INSTRUCTIONS FOR THE TASK —
Reproduce the first line and every line after it, exactly, through the one containing "Recreate this object". Leave out the rest.

DATASET EXTRACT —
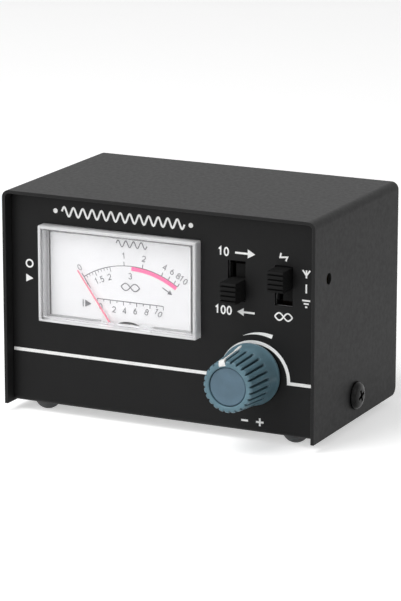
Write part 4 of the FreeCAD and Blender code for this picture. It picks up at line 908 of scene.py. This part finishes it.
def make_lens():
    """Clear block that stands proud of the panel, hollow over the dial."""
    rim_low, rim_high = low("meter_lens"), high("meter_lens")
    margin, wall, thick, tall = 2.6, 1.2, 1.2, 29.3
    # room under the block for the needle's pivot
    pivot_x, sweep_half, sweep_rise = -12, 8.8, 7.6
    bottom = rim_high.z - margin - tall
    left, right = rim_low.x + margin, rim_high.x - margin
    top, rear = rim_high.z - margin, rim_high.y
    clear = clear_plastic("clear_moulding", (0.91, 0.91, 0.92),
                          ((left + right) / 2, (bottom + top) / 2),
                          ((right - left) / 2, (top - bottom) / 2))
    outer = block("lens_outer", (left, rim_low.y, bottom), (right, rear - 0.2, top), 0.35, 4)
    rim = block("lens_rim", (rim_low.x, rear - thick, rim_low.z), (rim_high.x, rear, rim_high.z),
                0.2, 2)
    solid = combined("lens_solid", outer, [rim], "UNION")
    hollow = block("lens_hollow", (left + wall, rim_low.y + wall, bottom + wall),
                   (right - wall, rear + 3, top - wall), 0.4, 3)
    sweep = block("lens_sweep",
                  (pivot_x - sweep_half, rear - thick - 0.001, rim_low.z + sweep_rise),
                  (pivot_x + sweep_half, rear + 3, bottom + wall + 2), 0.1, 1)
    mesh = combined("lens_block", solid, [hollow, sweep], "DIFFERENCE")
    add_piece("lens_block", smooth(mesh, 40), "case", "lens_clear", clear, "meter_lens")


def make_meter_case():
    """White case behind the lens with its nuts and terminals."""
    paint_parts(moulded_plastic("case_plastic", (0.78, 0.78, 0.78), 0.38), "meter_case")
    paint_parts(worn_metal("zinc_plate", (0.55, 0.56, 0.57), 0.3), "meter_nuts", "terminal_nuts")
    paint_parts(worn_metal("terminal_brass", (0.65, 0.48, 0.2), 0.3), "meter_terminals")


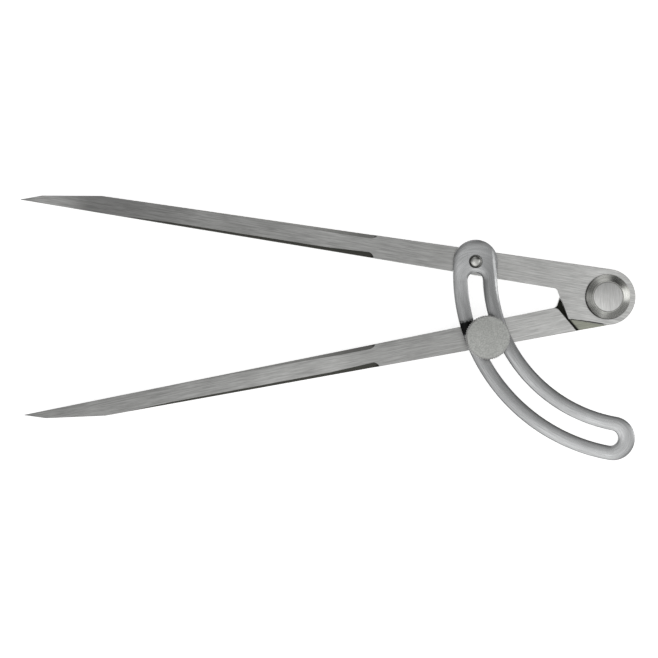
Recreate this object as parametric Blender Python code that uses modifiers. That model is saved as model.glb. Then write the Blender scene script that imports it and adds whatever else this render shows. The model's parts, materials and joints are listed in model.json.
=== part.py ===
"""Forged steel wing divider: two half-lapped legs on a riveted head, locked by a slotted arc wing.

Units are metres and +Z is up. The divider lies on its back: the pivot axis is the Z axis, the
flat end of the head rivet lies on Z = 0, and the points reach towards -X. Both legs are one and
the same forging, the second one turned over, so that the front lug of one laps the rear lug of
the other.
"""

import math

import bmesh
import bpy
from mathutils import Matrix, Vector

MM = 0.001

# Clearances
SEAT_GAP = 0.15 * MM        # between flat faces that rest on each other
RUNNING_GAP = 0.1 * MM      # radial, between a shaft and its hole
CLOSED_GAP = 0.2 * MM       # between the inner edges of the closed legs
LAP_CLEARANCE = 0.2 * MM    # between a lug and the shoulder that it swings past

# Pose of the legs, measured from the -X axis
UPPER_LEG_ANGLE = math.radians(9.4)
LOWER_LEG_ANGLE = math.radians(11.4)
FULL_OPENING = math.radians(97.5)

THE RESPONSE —
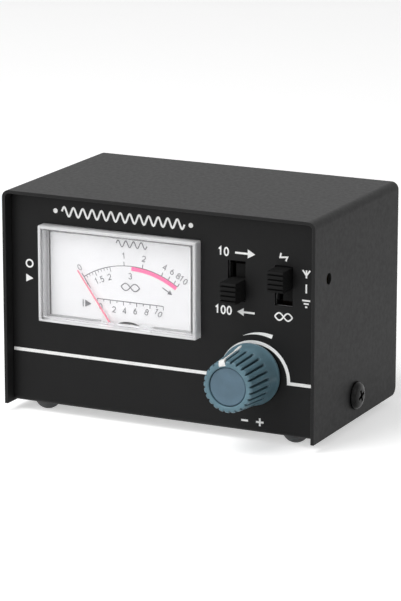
Write part 4 of the FreeCAD and Blender code for this picture. It picks up at line 908 of scene.py. This part finishes it.
def make_lens():
    """Clear block that stands proud of the panel, hollow over the dial."""
    rim_low, rim_high = low("meter_lens"), high("meter_lens")
    margin, wall, thick, tall = 2.6, 1.2, 1.2, 29.3
    # room under the block for the needle's pivot
    pivot_x, sweep_half, sweep_rise = -12, 8.8, 7.6
    bottom = rim_high.z - margin - tall
    left, right = rim_low.x + margin, rim_high.x - margin
    top, rear = rim_high.z - margin, rim_high.y
    clear = clear_plastic("clear_moulding", (0.91, 0.91, 0.92),
                          ((left + right) / 2, (bottom + top) / 2),
                          ((right - left) / 2, (top - bottom) / 2))
    outer = block("lens_outer", (left, rim_low.y, bottom), (right, rear - 0.2, top), 0.35, 4)
    rim = block("lens_rim", (rim_low.x, rear - thick, rim_low.z), (rim_high.x, rear, rim_high.z),
                0.2, 2)
    solid = combined("lens_solid", outer, [rim], "UNION")
    hollow = block("lens_hollow", (left + wall, rim_low.y + wall, bottom + wall),
                   (right - wall, rear + 3, top - wall), 0.4, 3)
    sweep = block("lens_sweep",
                  (pivot_x - sweep_half, rear - thick - 0.001, rim_low.z + sweep_rise),
                  (pivot_x + sweep_half, rear + 3, bottom + wall + 2), 0.1, 1)
    mesh = combined("lens_block", solid, [hollow, sweep], "DIFFERENCE")
    add_piece("lens_block", smooth(mesh, 40), "case", "lens_clear", clear, "meter_lens")


def make_meter_case():
    """White case behind the lens with its nuts and terminals."""
    paint_parts(moulded_plastic("case_plastic", (0.78, 0.78, 0.78), 0.38), "meter_case")
    paint_parts(worn_metal("zinc_plate", (0.55, 0.56, 0.57), 0.3), "meter_nuts", "terminal_nuts")
    paint_parts(worn_metal("terminal_brass", (0.65, 0.48, 0.2), 0.3), "meter_terminals")


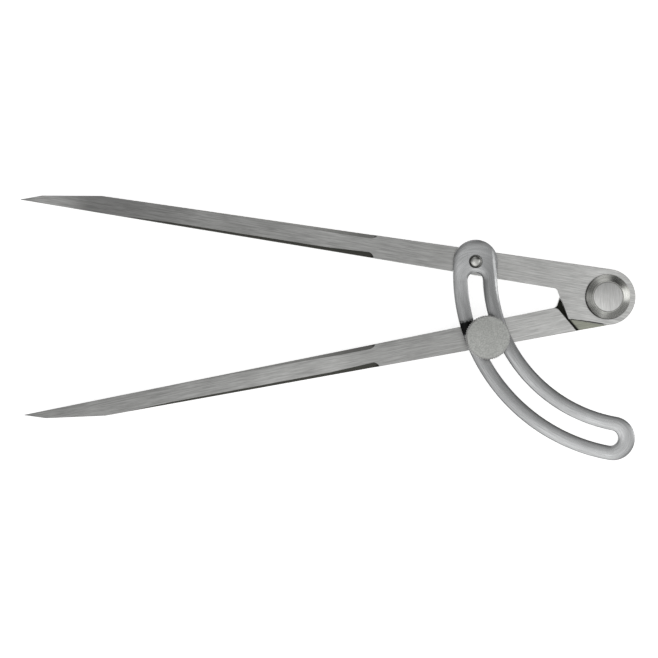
Recreate this object as parametric Blender Python code that uses modifiers. That model is saved as model.glb. Then write the Blender scene script that imports it and adds whatever else this render shows. The model's parts, materials and joints are listed in model.json.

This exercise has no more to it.